GL : Ce que j’aime le plus, c’est notamment tout ce qui est baroque ou très chargé. J’ai cependant aussi fait des choses ultra contemporaines. C’est pour cela que nous nous entourons de personnes et de prestataires qui permettent d’avoir tous les styles imaginables. Il faut savoir s’adapter au souhait du client. Je pense que cela est vraiment très important. Mon style de fêtes, c’est un peu un mélange entre ce que j’aime et ce que mon client veut. Ainsi, une mariée voulait une fête tout en blanc : nous avons donc travaillé des décors tout blancs. Un autre client était fanatique des poissons rouges, et nous avons créé le décor autour des poissons rouges. Je présente ces exemples de manière amusante, mais tout cela est réel. Certains clients souhaitent un décor ultra sobre mais avec de la musique non-stop en faisant défiler quatre à cinq orchestres. Quand on sait que la musique doit prévaloir sur le reste, cela ne sert à rien de réaliser un décor très chargé. En fait, tout doit être personnalisé. Dans ce métier, il faut aussi savoir rester simple et humble.

 

MA : Est-ce que des événements sont plus difficiles à organiser que d’autres ? 

GL : Oui. Parce qu’on travaille dans des endroits très divers, certains lieux sont un peu plus compliqués à envisager. Mais quand on s’entoure des bonnes personnes et qu’on a de la bonne volonté, on y arrive toujours ! Évidemment, les imprévus s’invitent, mais on essaye de les gérer et de les anticiper.

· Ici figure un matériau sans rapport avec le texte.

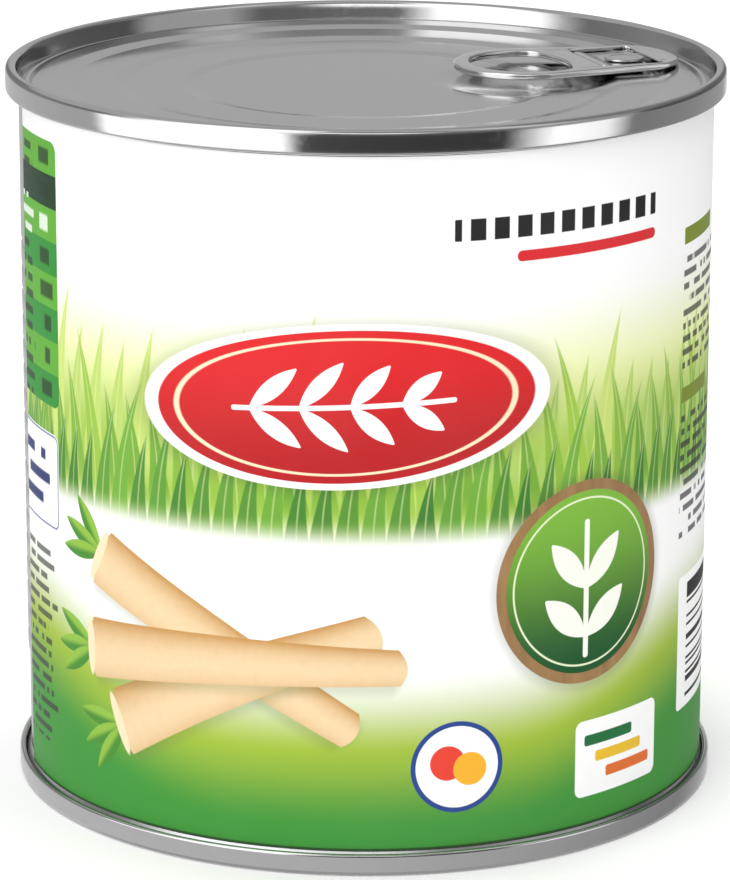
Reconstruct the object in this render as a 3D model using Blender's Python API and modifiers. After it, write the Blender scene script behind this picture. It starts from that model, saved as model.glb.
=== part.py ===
"""Sealed three-piece food can with a ring-pull end, a paper label and its packed root vegetable.

Metres, +Z up. The origin is the centre of the ring that the bottom seam stands on.
The can's axis is Z. The ring pull lies along a radius, at TAB_AZIMUTH from +X.
"""

import math

import bmesh
import bpy
from mathutils import Matrix, Vector

MM = 0.001

# Driving sizes
CAN_HEIGHT = 104.7 * MM
SEAM_RADIUS = 51.4 * MM
BASE_SEAM_RADIUS = 51.0 * MM
BODY_RADIUS = 49.55 * MM
BODY_SHEET = 0.20 * MM
END_SHEET = 0.22 * MM

# Double seams: five layers of sheet, folded into each other
SEAM_GAP = 0.11 * MM
SEAM_HEIGHT = 3.53 * MM
BASE_SEAM_HEIGHT = 3.10 * MM
RIM_ROUND = 0.42 * MM
FOLD_ROUND = 0.18 * MM
HOOK_START = 1.45 * MM
FLANGE_DEPTH = 0.80 * MM
BODY_HOOK_DEPTH = 2.00 * MM
FLARE_DEPTH = 2.50 * MM
COMPOUND_WIDTH = 0.24 * MM
COMPOUND_HEIGHT = 0.30 * MM
COMPOUND_DEPTH = 1.00 * MM

# Turned pieces share one division of the circle, so that their thin gaps hold all the way round
CIRCLE_STEPS = 36
MERGE = 0.01 * MM

# Beads rolled into the body wall
BEAD_COUNT = 17
BEAD_PITCH = 3.63 * MM
BEAD_DEPTH = 0.35 * MM
BEAD_LOWEST = 21.3 * MM
BASE_WALL_INSET = 0.25 * MM

# Easy-open end: radius of each corner, and depth of its upper face below the top of the seam
COUNTERSINK = [(49.32, 2.84), (49.14, 3.09), (48.86, 3.09)]
SCORED_EDGE = [(48.62, 2.44), (48.15, 2.47), (48.01, 2.57), (47.87, 2.49)]
PANEL_STEPS = [(44.70, 2.68), (42.10, 2.95), (36.00, 2.97), (34.20, 3.22), (26.20, 3.24), (24.60, 3.49)]
PANEL_MIDDLE = [(19.50, 3.49), (15.00, 3.49), (10.00, 3.49), (0.0, 3.49)]

# Plain bottom end: radius of each corner, and height of its middle line above the ground
BASE_RINGS = [
    (48.85, 3.60),
    (48.55, 3.95),
    (48.10, 3.95),
    (47.80, 3.20),
    (43.50, 3.20),
    (42.90, 2.60),
    (38.10, 2.60),
    (37.50, 3.20),
    (31.50, 3.20),
    (30.90, 2.60),
    (26.10, 2.60),
    (25.50, 3.20),
    (13.00, 3.20),
    (0.0, 3.20),
]

# Finger well under the ring
TAB_AZIMUTH = math.radians(19.0)
WELL_REACH = 22.0 * MM
WELL_HALF_LENGTH = 11.5 * MM
WELL_HALF_WIDTH = 10.0 * MM
WELL_DEPTH = 1.3 * MM

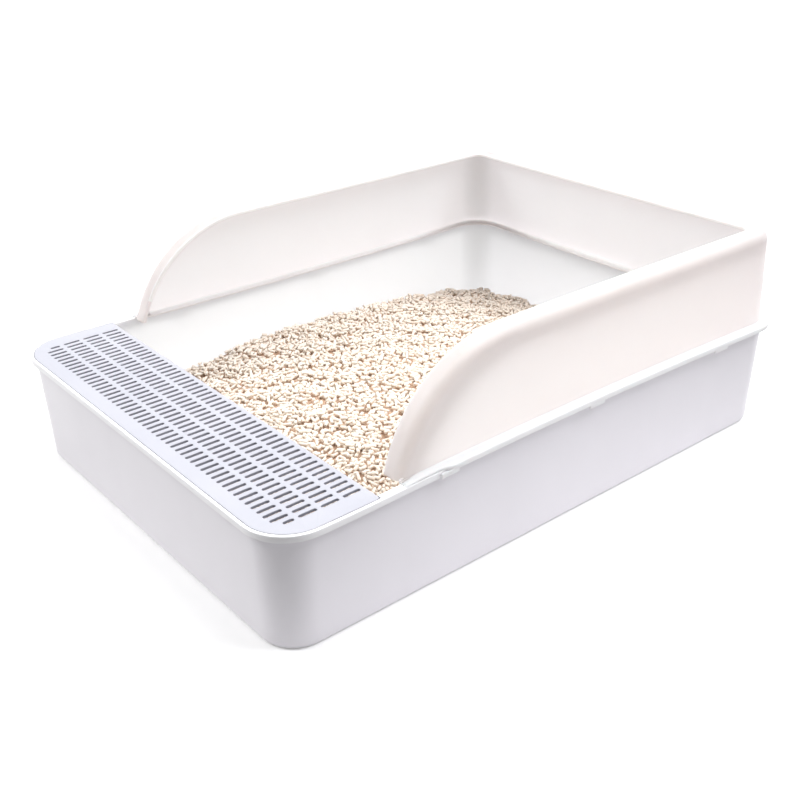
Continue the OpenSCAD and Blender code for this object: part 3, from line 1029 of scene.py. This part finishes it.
def shown_or_lit(nodes, shown, lit):
    """Mixes two shaders: shown for camera, glossy and transmission rays, lit for the rest."""
    path = nodes.node("ShaderNodeLightPath").outputs
    total = path["Is Camera Ray"]
    for name in ("Is Glossy Ray", "Is Transmission Ray"):
        links = [(0, total), (1, path[name])]
        total = nodes.node("ShaderNodeMath", links, operation="MAXIMUM").outputs[0]
    return nodes.node("ShaderNodeMixShader", [(0, total), (1, lit), (2, shown)]).outputs[0]


studio = Nodes(bpy.data.worlds.new("studio"), "Background")
toward = studio.node("ShaderNodeTexCoord").outputs["Generated"]
facing = studio.node(
    "ShaderNodeVectorMath", [(0, toward), (1, DARK_SIDE)], operation="DOT_PRODUCT"
)
studio.set("Color", WHITE)
studio.set("Strength", studio.ramp(facing.outputs["Value"], -0.64, 0.6, 0.71, 0.09))
white = studio.node("ShaderNodeBackground", [("Color", WHITE), ("Strength", 1.0)])
studio.end("World Output", shown_or_lit(studio, white.outputs[0], studio.shader.outputs[0]))
bpy.context.scene.world = studio.owner

floor_mesh = bpy.data.meshes.new("floor")
corners = [(sx * FLOOR_HALF, sy * FLOOR_HALF, 0) for sx, sy in ((-1, -1), (1, -1), (1, 1), (-1, 1))]
floor_mesh.from_pydata(corners, [], [(0, 1, 2, 3)])
floor = put("floor", floor_mesh)
floor.location.z = FLOOR_Z

paint = material("floor_paint")
paint.set("Base Color", FLOOR_GREY)
paint.set("Roughness", 0.9)
paint.set("Specular IOR Level", 0.1)
spot = paint.node("ShaderNodeVectorMath", [(0, paint.place())], operation="LENGTH")
away = spot.outputs["Value"]
# past the table the lamps reach the floor less, so its own glow keeps it white there
glow = paint.node("ShaderNodeEmission", [("Strength", paint.ramp(away, 0.6, 2.5, 0.2, 0.9))])
# and the floor sends light back onto the object only from close by
sheet = paint.node("ShaderNodeBsdfDiffuse", [("Color", paint.ramp(away, 0.28, 0.6, 0.9, 0.1))])
both = paint.node("ShaderNodeAddShader", [(0, paint.shader.outputs[0]), (1, glow.outputs[0])])
paint.end("Material Output", shown_or_lit(paint, both.outputs[0], sheet.outputs[0]))
wear(floor, paint.owner)

bpy.context.scene.view_settings.view_transform = "Standard"
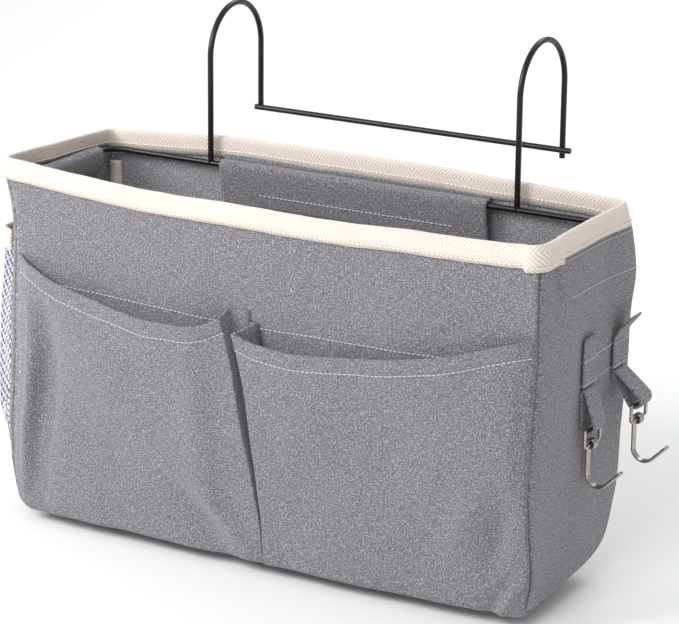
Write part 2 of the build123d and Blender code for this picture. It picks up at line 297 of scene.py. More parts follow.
def canvas_material(name, light, dark, fleck):
    """Cotton-linen canvas in plain weave, spun from mixed light and dark fibres: a salt-and-pepper
    melange with faint streaks along both thread directions and a dull, slightly fuzzy surface.
    The threads are 0.45 mm apart and drawn at 0.8 mm, so that they show."""
    sheen = {"Sheen Weight": 0.25, "Sheen Roughness": 0.6}
    material, tree, shader = new_material(name, light, 0.92, **sheen)
    shader.inputs["Specular IOR Level"].default_value = 0.18
    thread = 0.8
    place = add_node(tree, "ShaderNodeUVMap", {"uv_map": "cloth"}).outputs[0]
    in_mm = {0: place, "Scale": 1 / MM}
    scaled = add_node(tree, "ShaderNodeVectorMath", {"operation": "SCALE"}, in_mm).outputs[0]
    layers = []
    for stretch in ((0.8, 1.0, 1.0), (0.16, 1.3, 1.0), (1.3, 0.2, 1.0), (0.09, 0.2, 1.0)):
        mapped = add_node(tree, "ShaderNodeMapping", None, {"Vector": scaled, "Scale": stretch}).outputs[0]
        grain = add_node(
            tree,
            "ShaderNodeTexNoise",
            {"noise_dimensions": "2D"},
            {"Vector": mapped, "Scale": 1 / thread, "Detail": 2.0, "Roughness": 0.6},
        )
        layers.append(grain.outputs["Fac"])
    weft = add_node(tree, "ShaderNodeMath", {"operation": "ADD"}, {0: layers[1], 1: layers[2]}).outputs[0]
    streaked = {0: weft, 1: 0.32, 2: layers[0]}
    mixed = add_node(tree, "ShaderNodeMath", {"operation": "MULTIPLY_ADD"}, streaked).outputs[0]
    ramp_node = add_node(tree, "ShaderNodeValToRGB", None, {"Fac": mixed})
    bar = ramp_node.color_ramp
    bar.elements[0].position, bar.elements[0].color = 0.62, linear(dark)
    bar.elements[1].position, bar.elements[1].color = 0.96, linear(light)
    top = bar.elements.new(1.0)
    top.color = linear(fleck)
    uneven = {"Value": layers[3], "To Min": 0.89, "To Max": 1.11}
    cloud = add_node(tree, "ShaderNodeMapRange", None, uneven).outputs[0]
    clouded = {0: ramp_node.outputs["Color"], "Scale": cloud}
    colour = add_node(tree, "ShaderNodeVectorMath", {"operation": "SCALE"}, clouded).outputs[0]
    tree.links.new(colour, shader.inputs["Base Color"])
    waves = []
    for direction in ("X", "Y"):
        wave = add_node(
            tree,
            "ShaderNodeTexWave",
            {"bands_direction": direction},
            {"Vector": scaled, "Scale": 0.314 / thread, "Distortion": 0.6, "Detail": 1.0},
        )
        waves.append(wave.outputs["Fac"])
    crossing = {0: waves[0], 1: waves[1]}
    weave = add_node(tree, "ShaderNodeMath", {"operation": "MULTIPLY"}, crossing).outputs[0]
    relief = add_node(tree, "ShaderNodeMath", {"operation": "ADD"}, {0: weave, 1: layers[0]}).outputs[0]
    set_relief(tree, shader, relief, 0.55, 0.35)
    return material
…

Par exemple, pour l’inauguration de la Fondation Carmignac sur l’île de Porquerolles, il a fallu mettre en valeur le lieu. L’événement devait rassembler 400 personnes au dîner et 800 personnes le soir, et nous avons voulu que notre intervention soit la plus discrète possible, que notre travail soit à peine décelable, car il fallait mettre en valeur ce lieu absolument magnifique. C’est un endroit réellement unique, c’est pourquoi nous avons fait extrêmement attention à le respecter : nous avons mis des planches sous les oliviers, et des petites lampes. Il y a eu énormément de travail accompli derrière cette fête, mais quand les invités sont arrivés, tout le décor semblait là depuis toujours. Il ne faut pas envahir un lieu. Dans le terrain de tennis, nous avions réalisé toute une décoration marron foncé pour justement ne voir que la nuit. Il y avait aussi des performances d’artistes. Quand quelqu’un me dit aimer la musique, je ne vais pas encombrer le lieu avec un décor inutile. Quand on vous confie de tels lieux, c’est inspirant. Nous avons également réalisé une magnifique fête à Fontainebleau, et nous avons fait des fêtes sur des plages. Je travaille sur tellement d’événements différents, dans des lieux divers, que je ne me mets jamais dans une seule case.

 

MA : Quel est l’aspect que vous préférez dans votre métier ?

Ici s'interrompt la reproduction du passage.